1. Defendant filed a Motion for Modification of the Scheduling Order on April 1, 2013. [Doc. No. 329.] In his Motion, Defendant argues that "until the matter of severance is determined by [the Court], . . . [he] will not be able to create and submit proper trial documents" to the Court by April 12, 2013—the deadline for Defendant's trial documents, including trial briefs, motions in limine, voir dire questions, and proposed jury instructions. [Doc. No. 229.] On April 9, 2013, the Court issued a text order stating that the parties' objections to the portion of the Magistrate Judge's R & R related to Defendant's Motion to Sever the Indictment were overruled and that it would issue its Order the next day. [Doc. No. 341.] The Court also issued an Order on April 9, 2013, stating: As the time for trial nears, the Court wishes to ensure that its Orders are being timely provided to Defendant. Accordingly, unofficial copies of Court Orders shall be provided to the United States Marshals Service ("USMS") to be transported to Defendant in Sherburne County Jail. The USMS shall endeavor to transport Orders to Defendant during its daily shuttle. Moreover, Jordan Kushner, Standby Counsel, is ordered to contact Defendant as soon as practicable following the posting of an Order on the Court's Case Management/Electronic Case Filing System. Mr. Kushner should advise Defendant that an Order has been filed, and the general content of such order. The Clerk of Court shall continue to process Orders by mailing official copies to Defendant.

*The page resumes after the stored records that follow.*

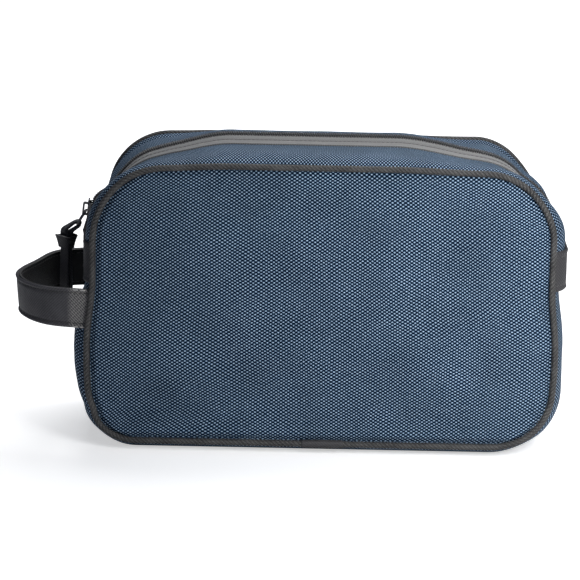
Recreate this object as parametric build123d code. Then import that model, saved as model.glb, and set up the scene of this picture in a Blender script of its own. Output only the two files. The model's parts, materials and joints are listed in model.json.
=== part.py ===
from build123d import *

import math
import os

# Shaving kit bag: two rounded panels joined by a gusset, with a zip over the top
# that runs part of the way down both ends, and a carry handle on the left end.
# Millimetres. X runs along the bag, the front panel faces -Y, +Z is up, and the
# origin is the middle of the flat base.

# ---- driving dimensions ----
PANEL_WIDTH = 250.0  # the panels, seam to seam
PANEL_HEIGHT = 155.0
TOP_RADIUS = 38.0  # the seam's corners
BOTTOM_RADIUS = 30.0
SEAM_Y = 54.0  # each panel's seam, from the middle of the bag
BULGE = 6.5  # the gusset stands this far outside the seam
SHOULDER_RADIUS = 14.0  # the gusset's curve from its flat middle down to the seam

FABRIC = 1.2
FOAM = 1.5
LINING = 0.6

PIPING_RADIUS = 1.75
PIPING_GAP = 2.1  # from the piping's centre to the panel's edge
SPLICE_START, SPLICE_END = -10.0, 13.0  # the sleeve over the piping's join, along X
SPLICE_WALL = 0.5

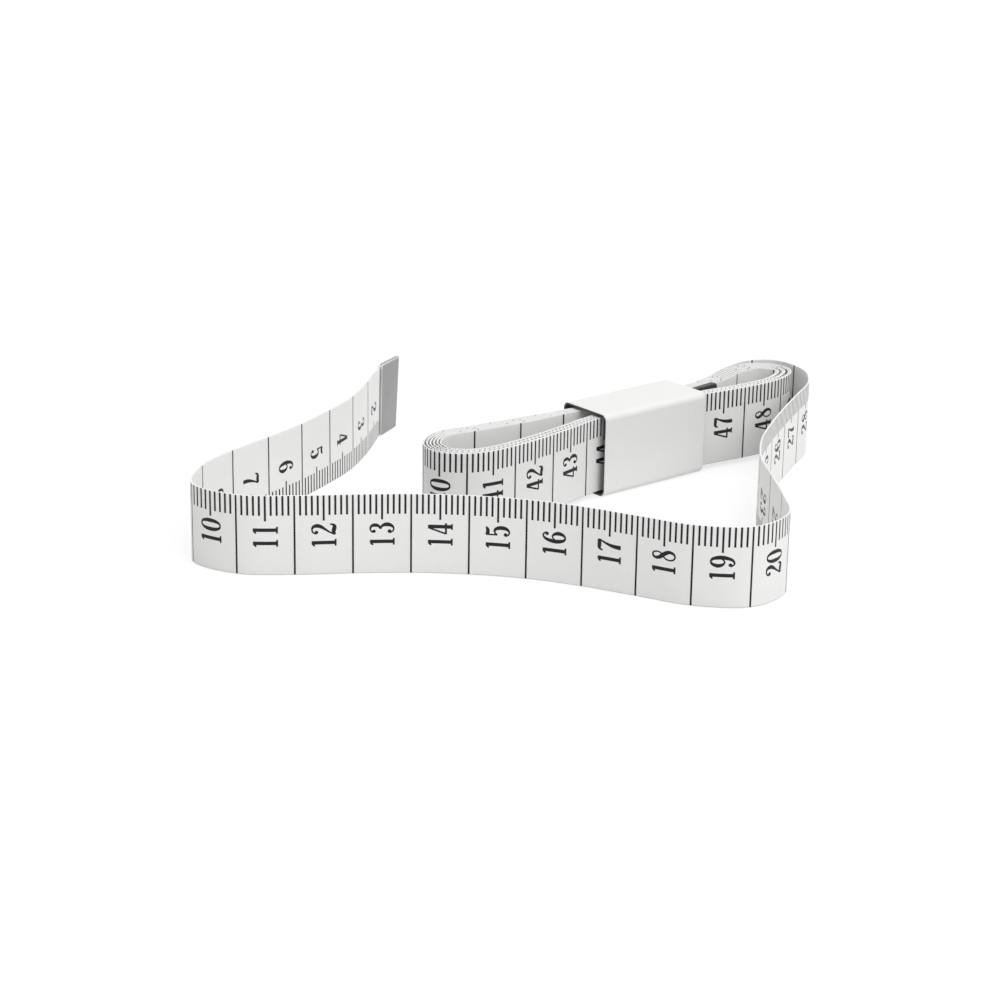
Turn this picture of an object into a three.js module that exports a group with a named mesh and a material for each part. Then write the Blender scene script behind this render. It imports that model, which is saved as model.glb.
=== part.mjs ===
// Cloth tape measure: one woven tape standing on its edge, with a metal tip folded round each end.
// Its far part is wound into a flat hank that a thin plastic sleeve holds; its zero end lies free.
// Millimetres, +Z up. X runs along the hank, the reader stands at -X, -Y.

import * as THREE from 'three';

// The woven tape
const tapeWidth = 14.4;
const tapeThickness = 0.32;
const sectionStep = 1.5; // length of tape between two sections of its solid
const clothJoint = 0.3; // gap where the free stretch meets the hank
const samplesPerSpan = 20; // measured between two points of the route

// The metal tips, one folded round each end of the tape
const tipLength = 8;
const tipSheet = 0.25;
const tipClearance = 0.15; // between the folded sheet and the cloth
const tipProud = 0.25; // how far a tip stands over each edge of the tape
const tipCorner = 1.2; // round corners of its two leaves
const foldSteps = 6;

// The sleeve, a short flat tube round the hank
const sleeveLength = 25.4;
const sleeveBoreDepth = 11.4;
const sleeveWall = 0.35;
const sleeveCorner = 1.3;
const sleeveRimRound = 0.1;
const edgeClearance = 0.5; // between the tape's edges and the sleeve's floor and roof
const sleeveAlong = -0.45; // where it stands, along and across the hank
const sleeveAcross = 0.25;
const cornerSteps = 8;
const rimSteps = 2;

// The hank, measured at its outermost turn
const leftReach = 50.6; // from the middle of the sleeve to the loop on either side
const rightReach = 40.4;
const loopDepth = 16.2;
const turnSpacing = 0.86; // where the turns lie tightest, from middle to middle
const turns = 3.084;

// How the free stretch stands: level on the table, and lifted to the sleeve's floor at the hank
const liftStart = 200;
const liftEnd = 270;

// The free stretch seen from above, between the ends of its bends
const stretchWidth = 134.9;
const stretchDepth = 116;

// Its route, about a centimetre apart from the zero end on, measured from the place where it
// joins the hank: share of the stretch's width, share of its depth
const freeRouteShares = [
  [-0.341, 0.4013], [-0.3934, 0.3718], [-0.4611, 0.3078], [-0.5196, 0.2587], [-0.5789, 0.2231],
  [-0.646, 0.1899], [-0.7159, 0.1644], [-0.7858, 0.142], [-0.8526, 0.1091], [-0.9054, 0.0433],
  [-0.8849, -0.0383], [-0.8271, -0.0942], [-0.7651, -0.1411], [-0.7049, -0.1911], [-0.6506, -0.2481],
  [-0.6023, -0.3137], [-0.5638, -0.3863], [-0.5317, -0.4642], [-0.4988, -0.542], [-0.443, -0.5986],
  [-0.3748, -0.5867], [-0.3281, -0.5209], [-0.2872, -0.4503], [-0.2468, -0.3802], [-0.195, -0.3198],
  [-0.1342, -0.2707], [-0.0719, -0.2268], [-0.0096, -0.1853], [0.0489, -0.1448], [0.0882, -0.0879],
  [0.0927, -0.0207], [0.0549, 0.0104],
];

// Stations of the hank's outermost turn, anticlockwise seen from above, from the join on.
// In a loop: share of the way from the sleeve's mouth to the loop's end, share of the half depth
// of the loop, share of the turn spacing. In the sleeve: share of the half length, share of the
// half depth of the bore, share of the turn spacing.
const rightBackShares = [[0.592, 0.802, 1.57], [0.314, 0.469, 1.34]];
const boreBackShares = [[1, 0.403, 1.25], [0, 0.508, 1.05], [-1, 0.719, 1.16]];
const leftLoopShares = [
  [0.311, 0.679, 1.63], [0.57, 0.852, 1.74], [0.792, 0.975, 1.69], [0.942, 0.605, 1.8],
  [1, 0.062, 1.92], [0.974, -0.432, 1.65], [0.873, -0.84, 1.5], [0.726, -1, 1.35],
  [0.517, -0.963, 1.25], [0.285, -0.802, 1.15],
];
const boreFrontShares = [[-1, -0.772, 1], [0, -0.702, 1], [1, -0.842, 1]];
const rightFrontShares = [
  [0.354, -0.765, 1], [0.668, -0.802, 1.1], [0.895, -0.58, 1.4], [1, -0.111, 1.63],
  [0.964, 0.469, 1.69], [0.819, 0.84, 1.63],
];

const woven = new THREE.MeshStandardMaterial({ color: 0xe6e6e3, roughness: 0.85, metalness: 0 });
const tipMetal = new THREE.MeshStandardMaterial({ color: 0x9c9c9c, roughness: 0.4, metalness: 1 });
const glossPlastic = new THREE.MeshStandardMaterial({ color: 0xf0f0ee, roughness: 0.25, metalness: 0 });

const { smoothstep } = THREE.MathUtils;

// One station of the outermost turn, as a plan position and the spacing of the turns there
function loopStation(side, reach, [alongShare, acrossShare, spacingShare]) {
  const mouth = sleeveLength / 2;
  return {
    x: side * (mouth + alongShare * (reach - mouth)),
    y: acrossShare * loopDepth / 2,
    spacing: spacingShare * turnSpacing,
  };
}

function boreStation([alongShare, acrossShare, spacingShare]) {
  return {
    x: alongShare * sleeveLength / 2,
    y: acrossShare * sleeveBoreDepth / 2,
    spacing: spacingShare * turnSpacing,
  };
}

const stations = [
  ...rightBackShares.map((row) => loopStation(1, rightReach, row)),
  ...boreBackShares.map(boreStation),
  ...leftLoopShares.map((row) => loopStation(-1, leftReach, row)),
  ...boreFrontShares.map(boreStation),
  ...rightFrontShares.map((row) => loopStation(1, rightReach, row)),
];

// A spiral that keeps the outline's shape: at every station each turn lies one spacing
// further in than the turn before, and between stations the step grows evenly
function hankPoint(count) {
  const around = stations.length;
  const here = stations[count % around];
  const before = stations[(count + around - 1) % around];
  const after = stations[(count + 1) % around];
  const inwards = new THREE.Vector2(before.y - after.y, after.x - before.x).normalize();
  const drawnIn = here.spacing * count / around;
  return new THREE.Vector3(here.x + inwards.x * drawnIn, here.y + inwards.y * drawnIn, 0);
}

// The middle of the whole tape, seen from above, as one smooth curve
const join = stations[0];
const hankSpans = Math.ceil(turns * stations.length);
const routePoints = freeRouteShares.map(([widthShare, depthShare]) => (
  new THREE.Vector3(join.x + widthShare * stretchWidth, join.y + depthShare * stretchDepth, 0)
));
const hankPoints = Array.from({ length: hankSpans + 1 }, (_, count) => hankPoint(count));
const middle = new THREE.CatmullRomCurve3([...routePoints, ...hankPoints], false, 'catmullrom', 0.5);
const spans = middle.points.length - 1;
middle.arcLengthDivisions = spans * samplesPerSpan;
const lengths = middle.getLengths();

// Length along the tape at a place that is counted in route points
function lengthAt(count) {
  const at = count * samplesPerSpan;
  const whole = Math.floor(at);
  const next = Math.min(whole + 1, lengths.length - 1);
  return lengths[whole] + (at - whole) * (lengths[next] - lengths[whole]);
}

const curveLength = middle.getLength();
const joinLength = lengthAt(routePoints.length);
const tapeLength = lengthAt(routePoints.length + turns * stations.length);

// Height of the lower edge over the table
function edgeLift(s) {
  const atTip = tipProud * (1 - smoothstep(s, tipLength, 3 * tipLength));
  return atTip + (sleeveWall + edgeClearance) * smoothstep(s, liftStart, liftEnd);
}

// A point of the standing tape: s along it, to its left by offset, and up its width by height
function place(s, offset, height) {
  const share = s / curveLength;
  const point = middle.getPointAt(share);
  const ahead = middle.getTangentAt(share);
  return [point.x - ahead.y * offset, point.y + ahead.x * offset, edgeLift(s) + height];
}

// A standing strip from rows of two faces, left and right, each a length and an offset,
// between a low and a high edge
function standingStrip(rows) {
  const corners = rows.flatMap(({ left, right, low, high }) => [
    place(...right, low), place(...left, low), place(...left, high), place(...right, high),
  ]);
  const nearEnd = [0, 2, 1, 0, 3, 2];
  const faces = [...nearEnd];
  for (let row = 0; row < rows.length - 1; row += 1) {
    for (let side = 0; side < 4; side += 1) {
      const a = row * 4 + side;
      const b = row * 4 + (side + 1) % 4;
      faces.push(a, b, b + 4, a, b + 4, a + 4);
    }
  }
  const farRow = (rows.length - 1) * 4;
  faces.push(...nearEnd.toReversed().map((corner) => farRow + corner));
  const geometry = new THREE.BufferGeometry();
  geometry.setAttribute('position', new THREE.Float32BufferAttribute(corners.flat(), 3));
  geometry.setIndex(faces);
  geometry.computeVertexNormals();
  return geometry;
}

// The woven tape between two lengths
function tapeStrip(from, to) {
  const steps = Math.ceil((to - from) / sectionStep);
  const rows = Array.from({ length: steps + 1 }, (_, step) => {
    const s = from + (to - from) * step / steps;
    return { left: [s, tapeThickness / 2], right: [s, -tapeThickness / 2], low: 0, high: tapeWidth };
  });
  return standingStrip(rows);
}

// A metal tip: one sheet along the right face, round the end of the tape and back along the left.
// The end lies at the length end, and the leaves run from there towards the tape
function tipStrip(end, towards) {
  const innerOffset = tapeThickness / 2 + tipClearance;
  const outerOffset = innerOffset + tipSheet;
  const row = (alongOut, offsetOut, alongIn, offsetIn, inset) => ({
    left: [end + towards * alongOut, towards * offsetOut],
    right: [end + towards * alongIn, towards * offsetIn],
    low: inset - tipProud,
    high: tapeWidth + tipProud - inset,
  });
  const leaf = (side) => {
    const flat = row(outerOffset, side * outerOffset, outerOffset, side * innerOffset, 0);
    const round = Array.from({ length: cornerSteps + 1 }, (_, step) => {
      const angle = Math.PI / 2 * step / cornerSteps;
      const along = tipLength - tipCorner * (1 - Math.sin(angle));
      return row(along, side * outerOffset, along, side * innerOffset, tipCorner * (1 - Math.cos(angle)));
    });
    return [flat, ...round];
  };
  const fold = Array.from({ length: foldSteps - 1 }, (_, step) => {
    const angle = Math.PI * ((step + 1) / foldSteps - 0.5);
    const out = [outerOffset * (1 - Math.cos(angle)), outerOffset * Math.sin(angle)];
    const within = [outerOffset - innerOffset * Math.cos(angle), innerOffset * Math.sin(angle)];
    return row(...out, ...within, 0);
  });
  return standingStrip([...leaf(-1).toReversed(), ...fold, ...leaf(1)]);
}

// A rectangle with round corners, its middle at the origin
function roundedRectangle(path, width, height, radius) {
  const x = width / 2 - radius;
  const y = height / 2 - radius;
  path.absarc(x, y, radius, 0, Math.PI / 2, false);
  path.absarc(-x, y, radius, Math.PI / 2, Math.PI, false);
  path.absarc(-x, -y, radius, Math.PI, Math.PI * 1.5, false);
  path.absarc(x, -y, radius, Math.PI * 1.5, Math.PI * 2, false);
  path.closePath();
  return path;
}

// The sleeve, drawn across the hank and drawn out along it, with its rims rounded
function sleeveTube() {
  const boreHeight = tapeWidth + 2 * edgeClearance;
  const height = boreHeight + 2 * sleeveWall;
  const section = roundedRectangle(
    new THREE.Shape(), sleeveBoreDepth + 2 * sleeveWall, height, sleeveCorner,
  );
  section.holes.push(roundedRectangle(
    new THREE.Path(), sleeveBoreDepth, boreHeight, sleeveCorner - sleeveWall,
  ));
  const tube = new THREE.ExtrudeGeometry(section, {
    depth: sleeveLength - 2 * sleeveRimRound,
    curveSegments: cornerSteps,
    bevelThickness: sleeveRimRound,
    bevelSize: sleeveRimRound,
    bevelOffset: -sleeveRimRound,
    bevelSegments: rimSteps,
  });
  tube.translate(0, 0, sleeveRimRound - sleeveLength / 2);
  tube.rotateX(Math.PI / 2);
  tube.rotateZ(Math.PI / 2);
  tube.translate(sleeveAlong, sleeveAcross, height / 2);
  return tube;
}

// The least gap of the tape to itself, measured on points along its middle
function leastGap() {
  const count = Math.ceil(tapeLength / (sectionStep / 3));
  const points = Array.from({ length: count + 1 }, (_, step) => (
    middle.getPointAt(tapeLength * step / count / curveLength)
  ));
  const apart = Math.ceil(tapeWidth / (tapeLength / count));
  let least = Infinity;
  for (let a = 0; a < points.length; a += 1) {
    for (let b = a + apart; b < points.length; b += 1) {
      least = Math.min(least, points[a].distanceTo(points[b]));
    }
  }
  return least - tapeThickness;
}

const tapeMeasure = new THREE.Group();

function addPiece(name, geometry, material) {
  const mesh = new THREE.Mesh(geometry, material);
  mesh.name = name;
  tapeMeasure.add(mesh);
}

const clothEnd = tipSheet + tipClearance;
addPiece('tape_free_stretch', tapeStrip(clothEnd, joinLength - clothJoint / 2), woven);
addPiece('tape_hank', tapeStrip(joinLength + clothJoint / 2, tapeLength - clothEnd), woven);
addPiece('zero_end_tip', tipStrip(0, 1), tipMetal);
addPiece('far_end_tip', tipStrip(tapeLength, -1), tipMetal);
addPiece('sleeve', sleeveTube(), glossPlastic);

// The origin is the middle of the whole object, on the table
const box = new THREE.Box3().setFromObject(tapeMeasure);
const centre = box.getCenter(new THREE.Vector3());
tapeMeasure.position.set(-centre.x, -centre.y, -box.min.z);
tapeMeasure.updateMatrixWorld(true);

console.log(`tape ${tapeLength.toFixed(1)} mm long, ${joinLength.toFixed(1)} mm of it free`);
console.log(`least gap of the tape to itself ${leastGap().toFixed(3)} mm`);

export default tapeMeasure;
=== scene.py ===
import math

import bpy
import numpy as np
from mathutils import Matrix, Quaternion, Vector
from mathutils.geometry import delaunay_2d_cdt


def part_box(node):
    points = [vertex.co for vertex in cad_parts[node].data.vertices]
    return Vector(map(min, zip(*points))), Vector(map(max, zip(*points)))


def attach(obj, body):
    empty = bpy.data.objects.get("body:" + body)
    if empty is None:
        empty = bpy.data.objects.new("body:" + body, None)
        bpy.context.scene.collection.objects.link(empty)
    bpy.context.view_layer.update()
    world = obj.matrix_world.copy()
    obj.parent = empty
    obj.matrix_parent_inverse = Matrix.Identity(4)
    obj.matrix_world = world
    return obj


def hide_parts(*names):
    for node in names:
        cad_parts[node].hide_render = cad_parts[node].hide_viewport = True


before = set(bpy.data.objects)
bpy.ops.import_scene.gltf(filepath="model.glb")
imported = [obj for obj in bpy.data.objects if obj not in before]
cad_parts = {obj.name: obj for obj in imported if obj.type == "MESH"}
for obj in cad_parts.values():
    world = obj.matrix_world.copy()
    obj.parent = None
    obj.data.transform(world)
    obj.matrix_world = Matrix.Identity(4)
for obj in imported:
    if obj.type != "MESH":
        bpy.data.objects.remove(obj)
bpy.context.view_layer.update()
scene = bpy.context.scene
scene.view_settings.view_transform = "Standard"

# Lengths are in millimetres until a mesh is put in. Plan places count from the middle of the hank's
# bore stations, which the sleeve stands a little aside of.
millimetre = 0.001
nearly = 1e-4  # places nearer than this count as one
sleeveAside = np.array([-0.45, 0.25, 0.0])
sleeveLow, sleeveHigh = (np.array(corner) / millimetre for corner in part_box("sleeve"))
sleevePlace = np.array([*(sleeveLow + sleeveHigh)[:2] / 2, 0.0])
hankPlace = sleevePlace - sleeveAside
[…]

[Doc. No. 346.] Accordingly, because the Court has issued its ruling on Defendant's Motion to Sever the Indictment, the Court denies Defendant's Motion for Modification of the Scheduling Order as moot.

2. Defendant filed an Objection to the Magistrate Judge's De Novo Determination arguing that the Magistrate Judge erred by signaling that this Court should conduct a de novo review of her R & R on his Motion to Sever the Indictment. [Doc. No. 283.] The Court acknowledges what appears to be a split in authority in this District on the appropriate standard of review on a motion to sever an indictment. Compare United States v. Jorgensen, No. 04-cr-1690103, 2004 WL 1630789, at *2 (D. Minn. July 19, 2004) (stating that the court reviews a magistrate judge's decision on a motion to sever the indictment for clear error) with United States v. Midkiff, No. 06-cr-407, 2007 WL 2434270 (D. Minn. Aug. 22, 2007) (reviewing a Magistrate Judge's report and recommendation on a defendant's motion to sever counts in the indictment de novo). Because the Magistrate Judge issued her ruling in the form of a report and recommendation, the Court will review the R & R under a de novo standard of review pursuant to Local Rule 72.2(b). The Court notes, however, that under either a de novo or clear error standard of review it would adopt the findings of the Magistrate Judge on Defendant's Motion to Sever the Indictment. Therefore, the Court overrules Defendant's Objection.